Thanks for your deep-fried thoughts.

3:49 PM  
Blogger Cocaine Jesus said...

thats the problem with you lot.
CHIPS.
CHIPS.
french fries?
chips mate with ketchup or mayo that is the only way. as for macfuckin'donalds . . .
nuke the bastards!!

as my WV says (and who can argue with that?) HDQFHWI

1:17 PM  
Blogger finnegan said...

C.J.
Trouble with you lot is that you blow too much gas trying to heat the vats for your motor oil "chips". I've eaten them, and couldn't stop my stomach glupping for a week. I've had better buffalo chips. The mayo may as well have been Preparation H.

I'm sure the French are cowering in culinary fear. You lot can call them "chips" or whatever floats your boat. It's not even fit for hyenas, who even love eating their young as a side dish for their own shit. The origins of the term: "shit-eating grin" is based on what a Brit looks like as he's downing a batch of those BP chips. Oh yes, the Brits are world-renowned for their culinary superiority---Haggis being their crowning Neanderthal-cookery achievement.

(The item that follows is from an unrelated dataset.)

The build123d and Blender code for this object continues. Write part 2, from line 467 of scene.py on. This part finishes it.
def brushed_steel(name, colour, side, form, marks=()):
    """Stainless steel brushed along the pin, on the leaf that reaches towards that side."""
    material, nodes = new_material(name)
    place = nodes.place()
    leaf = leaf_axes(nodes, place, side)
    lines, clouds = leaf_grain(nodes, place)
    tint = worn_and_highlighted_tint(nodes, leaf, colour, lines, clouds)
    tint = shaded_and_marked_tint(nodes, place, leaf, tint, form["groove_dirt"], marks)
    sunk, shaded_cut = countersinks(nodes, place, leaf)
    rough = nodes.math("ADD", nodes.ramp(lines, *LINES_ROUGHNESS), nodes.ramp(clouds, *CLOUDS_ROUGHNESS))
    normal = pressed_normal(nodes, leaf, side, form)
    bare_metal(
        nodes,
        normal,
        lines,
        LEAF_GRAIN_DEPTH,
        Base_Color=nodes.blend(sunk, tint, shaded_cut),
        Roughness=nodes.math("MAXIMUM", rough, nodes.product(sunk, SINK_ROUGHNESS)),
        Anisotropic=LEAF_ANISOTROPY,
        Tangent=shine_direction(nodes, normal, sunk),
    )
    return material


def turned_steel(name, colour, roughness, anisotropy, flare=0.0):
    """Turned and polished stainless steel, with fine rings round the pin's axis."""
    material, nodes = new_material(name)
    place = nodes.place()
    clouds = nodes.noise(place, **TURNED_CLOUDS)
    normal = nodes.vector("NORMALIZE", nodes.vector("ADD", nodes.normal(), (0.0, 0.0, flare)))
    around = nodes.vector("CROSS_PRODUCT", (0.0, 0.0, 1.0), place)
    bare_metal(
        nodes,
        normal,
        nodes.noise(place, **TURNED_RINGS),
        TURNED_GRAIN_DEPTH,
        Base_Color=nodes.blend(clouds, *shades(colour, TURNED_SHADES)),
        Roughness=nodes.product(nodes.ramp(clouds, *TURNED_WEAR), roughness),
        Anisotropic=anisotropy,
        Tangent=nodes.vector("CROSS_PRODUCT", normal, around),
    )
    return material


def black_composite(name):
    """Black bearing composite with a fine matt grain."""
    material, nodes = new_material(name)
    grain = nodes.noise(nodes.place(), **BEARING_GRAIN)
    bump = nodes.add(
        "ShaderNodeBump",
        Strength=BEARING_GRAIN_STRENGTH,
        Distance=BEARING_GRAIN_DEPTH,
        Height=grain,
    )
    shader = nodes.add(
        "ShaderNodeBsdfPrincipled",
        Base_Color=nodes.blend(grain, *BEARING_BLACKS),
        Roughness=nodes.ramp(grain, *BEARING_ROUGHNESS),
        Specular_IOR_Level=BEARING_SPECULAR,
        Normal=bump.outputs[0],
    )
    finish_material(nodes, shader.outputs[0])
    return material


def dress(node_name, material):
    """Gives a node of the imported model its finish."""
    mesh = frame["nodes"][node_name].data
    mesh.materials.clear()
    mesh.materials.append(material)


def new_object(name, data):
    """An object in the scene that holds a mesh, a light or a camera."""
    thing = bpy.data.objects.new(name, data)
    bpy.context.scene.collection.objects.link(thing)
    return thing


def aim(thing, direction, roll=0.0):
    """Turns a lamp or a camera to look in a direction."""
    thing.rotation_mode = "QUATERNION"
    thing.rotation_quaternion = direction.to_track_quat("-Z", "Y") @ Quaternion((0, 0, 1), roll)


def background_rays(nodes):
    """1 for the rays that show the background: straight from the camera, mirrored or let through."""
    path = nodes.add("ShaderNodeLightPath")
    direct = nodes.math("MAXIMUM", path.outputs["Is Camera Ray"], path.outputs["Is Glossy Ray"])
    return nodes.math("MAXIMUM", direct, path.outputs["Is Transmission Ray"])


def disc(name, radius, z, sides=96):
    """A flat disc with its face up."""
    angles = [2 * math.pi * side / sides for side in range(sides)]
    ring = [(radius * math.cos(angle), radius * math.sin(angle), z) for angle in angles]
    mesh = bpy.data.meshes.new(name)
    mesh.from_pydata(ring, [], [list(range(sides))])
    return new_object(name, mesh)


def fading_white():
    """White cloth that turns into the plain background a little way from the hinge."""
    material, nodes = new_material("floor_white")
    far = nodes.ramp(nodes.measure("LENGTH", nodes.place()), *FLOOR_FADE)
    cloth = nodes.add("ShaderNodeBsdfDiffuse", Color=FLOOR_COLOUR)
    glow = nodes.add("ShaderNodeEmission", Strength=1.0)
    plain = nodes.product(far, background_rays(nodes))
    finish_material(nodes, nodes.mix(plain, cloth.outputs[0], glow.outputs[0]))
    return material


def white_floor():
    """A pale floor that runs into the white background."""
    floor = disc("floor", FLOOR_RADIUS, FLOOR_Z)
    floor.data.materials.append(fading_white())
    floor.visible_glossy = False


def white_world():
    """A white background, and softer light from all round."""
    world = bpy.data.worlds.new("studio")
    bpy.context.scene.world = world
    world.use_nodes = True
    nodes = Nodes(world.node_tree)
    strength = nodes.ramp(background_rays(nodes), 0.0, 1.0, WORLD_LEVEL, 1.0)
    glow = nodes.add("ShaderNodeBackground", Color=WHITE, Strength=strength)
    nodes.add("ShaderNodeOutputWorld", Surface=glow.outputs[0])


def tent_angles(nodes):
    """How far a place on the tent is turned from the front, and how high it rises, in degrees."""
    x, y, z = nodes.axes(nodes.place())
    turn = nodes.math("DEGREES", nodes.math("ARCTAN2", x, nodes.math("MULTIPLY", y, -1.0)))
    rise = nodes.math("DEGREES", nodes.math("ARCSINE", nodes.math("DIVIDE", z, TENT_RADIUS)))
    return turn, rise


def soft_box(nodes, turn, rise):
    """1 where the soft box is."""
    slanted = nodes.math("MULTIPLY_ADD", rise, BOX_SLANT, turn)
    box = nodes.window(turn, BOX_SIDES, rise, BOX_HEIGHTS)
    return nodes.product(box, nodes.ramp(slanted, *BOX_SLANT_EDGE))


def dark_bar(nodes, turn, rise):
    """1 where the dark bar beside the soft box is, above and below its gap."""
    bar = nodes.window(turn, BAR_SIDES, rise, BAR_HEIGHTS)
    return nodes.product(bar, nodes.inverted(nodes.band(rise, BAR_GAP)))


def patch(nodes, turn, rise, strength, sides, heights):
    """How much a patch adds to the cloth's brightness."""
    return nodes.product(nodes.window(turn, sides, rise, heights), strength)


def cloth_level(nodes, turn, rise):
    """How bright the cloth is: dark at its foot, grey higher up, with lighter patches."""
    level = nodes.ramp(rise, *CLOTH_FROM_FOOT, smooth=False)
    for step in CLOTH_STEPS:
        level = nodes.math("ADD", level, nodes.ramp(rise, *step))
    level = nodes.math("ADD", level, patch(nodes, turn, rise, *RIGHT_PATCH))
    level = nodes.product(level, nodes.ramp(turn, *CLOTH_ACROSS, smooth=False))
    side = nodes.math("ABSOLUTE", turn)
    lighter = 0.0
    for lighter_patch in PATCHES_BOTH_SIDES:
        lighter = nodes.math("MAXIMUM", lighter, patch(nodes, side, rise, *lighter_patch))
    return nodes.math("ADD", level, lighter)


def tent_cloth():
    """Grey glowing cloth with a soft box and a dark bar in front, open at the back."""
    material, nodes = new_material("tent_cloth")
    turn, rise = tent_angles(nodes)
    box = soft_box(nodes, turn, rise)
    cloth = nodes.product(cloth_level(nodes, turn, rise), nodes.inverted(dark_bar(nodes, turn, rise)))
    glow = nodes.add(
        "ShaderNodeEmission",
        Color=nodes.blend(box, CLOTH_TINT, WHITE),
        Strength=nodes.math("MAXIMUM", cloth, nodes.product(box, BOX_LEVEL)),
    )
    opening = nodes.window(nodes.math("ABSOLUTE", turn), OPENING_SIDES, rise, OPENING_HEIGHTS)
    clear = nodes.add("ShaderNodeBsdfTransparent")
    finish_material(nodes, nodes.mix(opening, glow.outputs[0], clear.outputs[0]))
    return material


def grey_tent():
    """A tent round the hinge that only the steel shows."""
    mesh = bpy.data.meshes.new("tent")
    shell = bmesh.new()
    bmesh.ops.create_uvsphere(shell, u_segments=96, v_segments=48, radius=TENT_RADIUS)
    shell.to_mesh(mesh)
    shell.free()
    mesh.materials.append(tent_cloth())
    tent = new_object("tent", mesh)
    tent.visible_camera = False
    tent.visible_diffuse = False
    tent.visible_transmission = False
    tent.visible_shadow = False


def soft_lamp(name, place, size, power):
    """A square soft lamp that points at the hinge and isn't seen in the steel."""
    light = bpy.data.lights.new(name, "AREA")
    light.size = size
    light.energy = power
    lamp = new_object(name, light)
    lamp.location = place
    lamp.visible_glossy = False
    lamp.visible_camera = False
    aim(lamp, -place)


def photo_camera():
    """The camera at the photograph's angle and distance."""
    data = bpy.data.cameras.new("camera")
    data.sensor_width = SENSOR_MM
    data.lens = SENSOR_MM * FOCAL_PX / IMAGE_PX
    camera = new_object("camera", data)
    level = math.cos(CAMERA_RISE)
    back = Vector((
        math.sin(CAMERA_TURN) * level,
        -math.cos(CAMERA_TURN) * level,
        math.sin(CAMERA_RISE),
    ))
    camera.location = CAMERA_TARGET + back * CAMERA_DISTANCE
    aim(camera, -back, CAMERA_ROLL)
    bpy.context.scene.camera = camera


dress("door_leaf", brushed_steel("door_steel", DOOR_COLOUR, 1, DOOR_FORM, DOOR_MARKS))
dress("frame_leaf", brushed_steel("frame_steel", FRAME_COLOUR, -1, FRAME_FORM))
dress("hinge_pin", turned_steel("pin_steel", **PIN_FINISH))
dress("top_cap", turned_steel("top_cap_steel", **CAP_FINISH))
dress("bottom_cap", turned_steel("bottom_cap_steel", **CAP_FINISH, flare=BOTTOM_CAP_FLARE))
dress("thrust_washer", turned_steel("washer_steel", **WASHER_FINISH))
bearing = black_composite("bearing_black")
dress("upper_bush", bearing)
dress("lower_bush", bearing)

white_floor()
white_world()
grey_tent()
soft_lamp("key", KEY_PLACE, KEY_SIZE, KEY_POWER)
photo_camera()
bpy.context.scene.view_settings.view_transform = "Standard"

The Belgians can gloat about the modern version of the potato speciality:
http://www.belgianfries.com/

The McDonald Clan originally hails from (trumpets, ladies and gents!!) The British Isles: http://truedemocracy.net/td2_4/05b-mcdonald.html

I love you more than ever Cocaine. Please come back and abuse me with one of your poems. And don't forget to bring some "Peruvian" potatoes if it's not too much trouble.

Kisskiss

VW = DJDNP
Did you nap?

11:32 PM  
Blogger Dr. Charles said...

they say good writers involve all 5 senses... i think the fast food brings to mind at least 4, and the hemp ropes create a jungle vine picture in my head. lots of synaesthesia in your writing. do you ever experience that?

6:59 PM  
Blogger finnegan said...

I have experienced synaethesia only while under the influence of peyote and mescaline. That was long ago.

Your question brought back memories of Alexander Scriabin. It was the first time I'd heard of of the term "synaestheisia".

11:34 PM  
Anonymous bonglong said...

synaesthesia? hmm. i'm heading to the dictionary to find out what you and dr. charles are talking about.